5. Finally, the applicant complains under Article 13, in conjunction with Article 6 § 1 and with Article 1 of Protocol No. 1, that she did not have an effective remedy to challenge the decisions taken in the proceedings against the partial enforcement in her favour and in the proceedings for compensation.

QUESTIONS TO THE PARTIES

1. Did the failure to fully implement the judgment of the Supreme Administrative Court of 18 February 2005 constitute a breach, within the meaning of Article 6 § 1 of the Convention, of the applicant ’ s right to effective protection of her civil rights stemming from the said court judgment ( Basarba OOD v. Bulgaria , no. 77660/01 , § 33, 7 January 2010; Hornsby v.

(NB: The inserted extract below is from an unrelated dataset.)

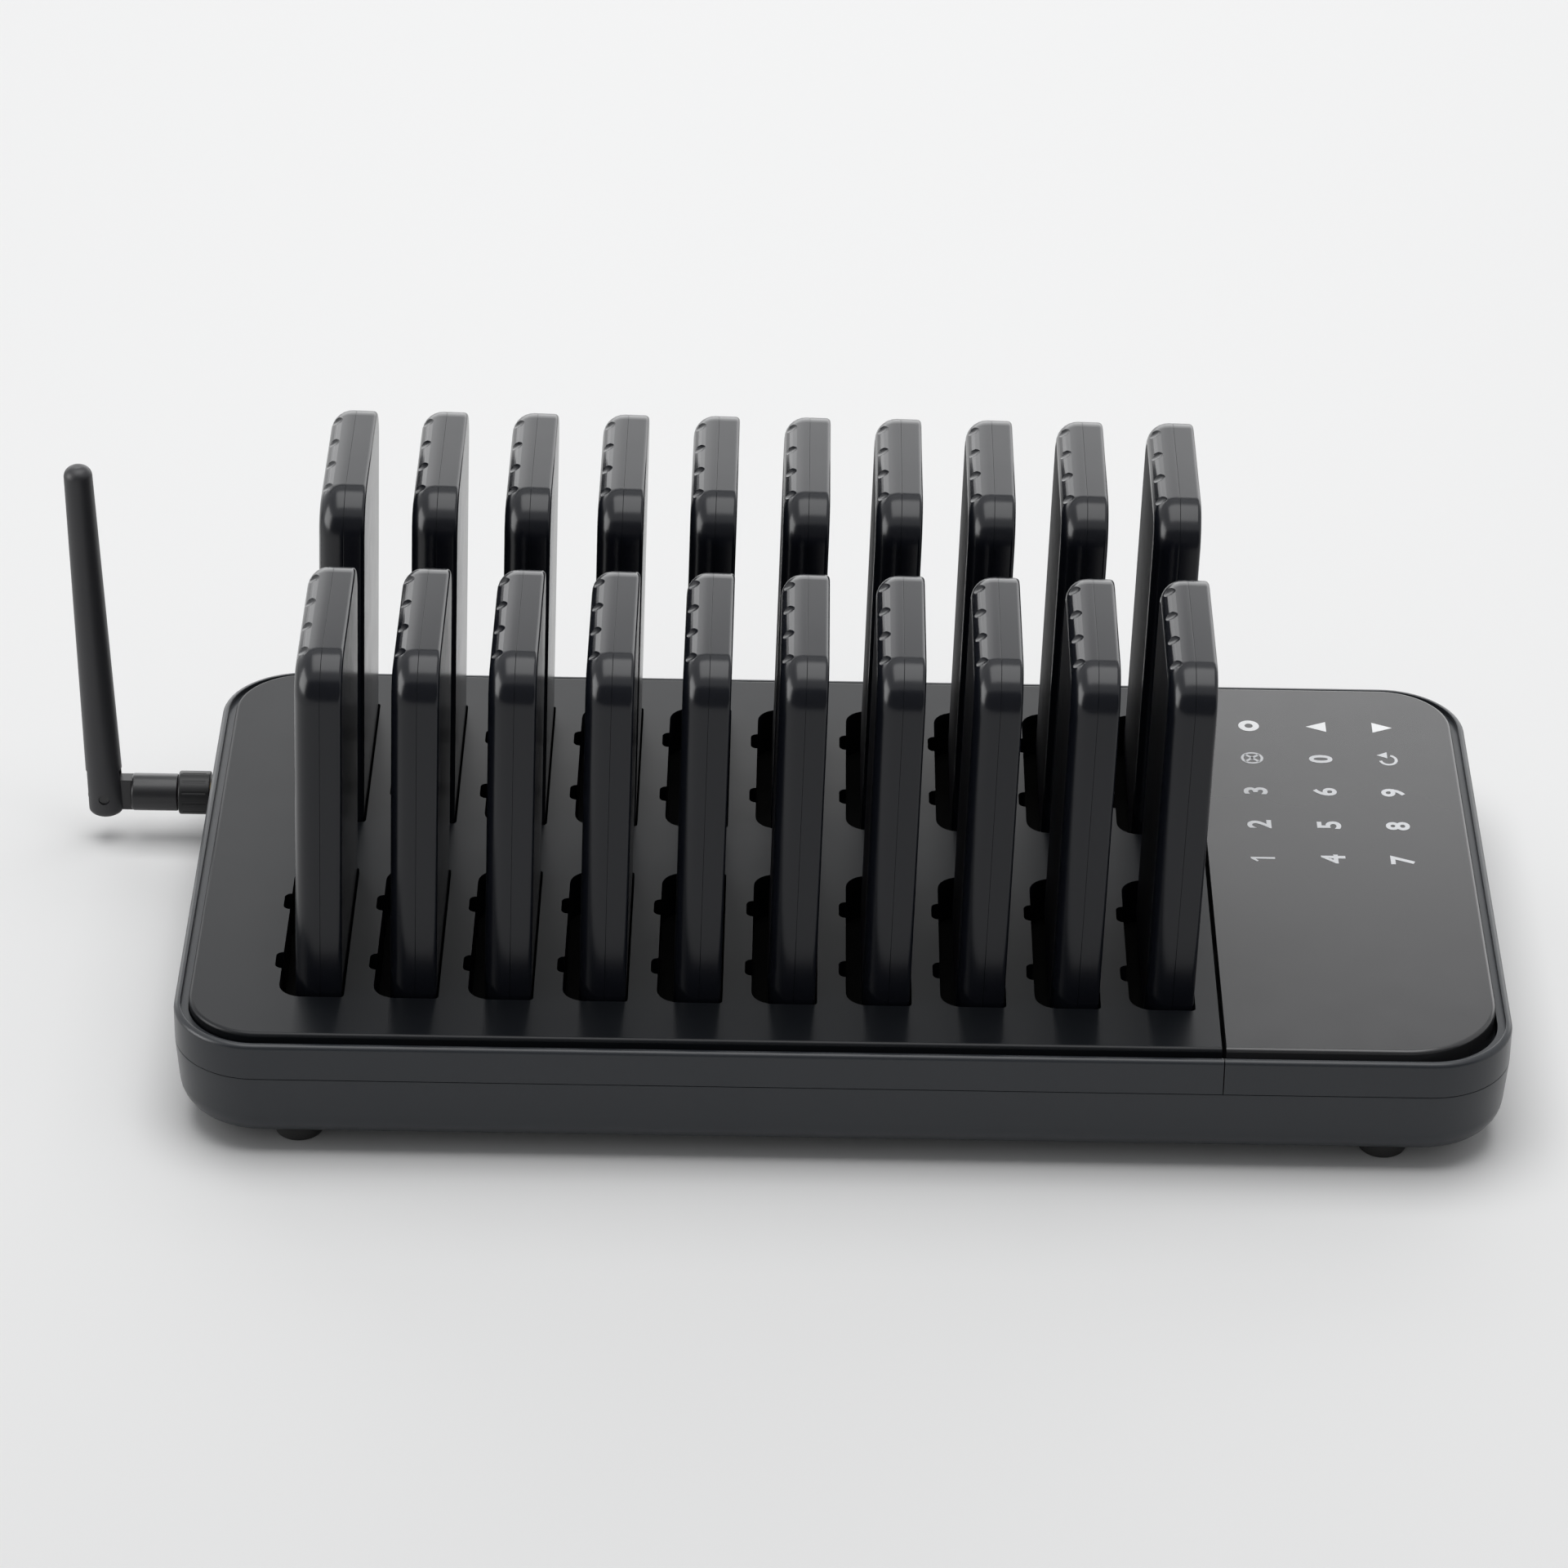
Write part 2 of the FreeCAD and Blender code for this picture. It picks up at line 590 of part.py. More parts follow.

Greece , 19 March 1997, §§ 40 and 41, Reports of Judgments and Decisions 1997 ‑ II )?

2. Did the failure of the authorities to fully implement the judgment of the Supreme Administrative Court of 18 February 2005 amount to an unlawful or unjustified interference with the applicant ’ s right to peaceful enjoyment of her possessions under Article 1 of Protocol No. 1 ( Basarba OOD v. Bulgaria , no. 77660/01 , § 48, 7 January 2010 )?

3 . Did the applicant have at her disposal e ffective remedies under Article 13, in conjunction with Article 6 § 1 and Article 1 of Protocol No. 1, for the implementation of the final Supreme Administrative Court judgment of 18 February 2005?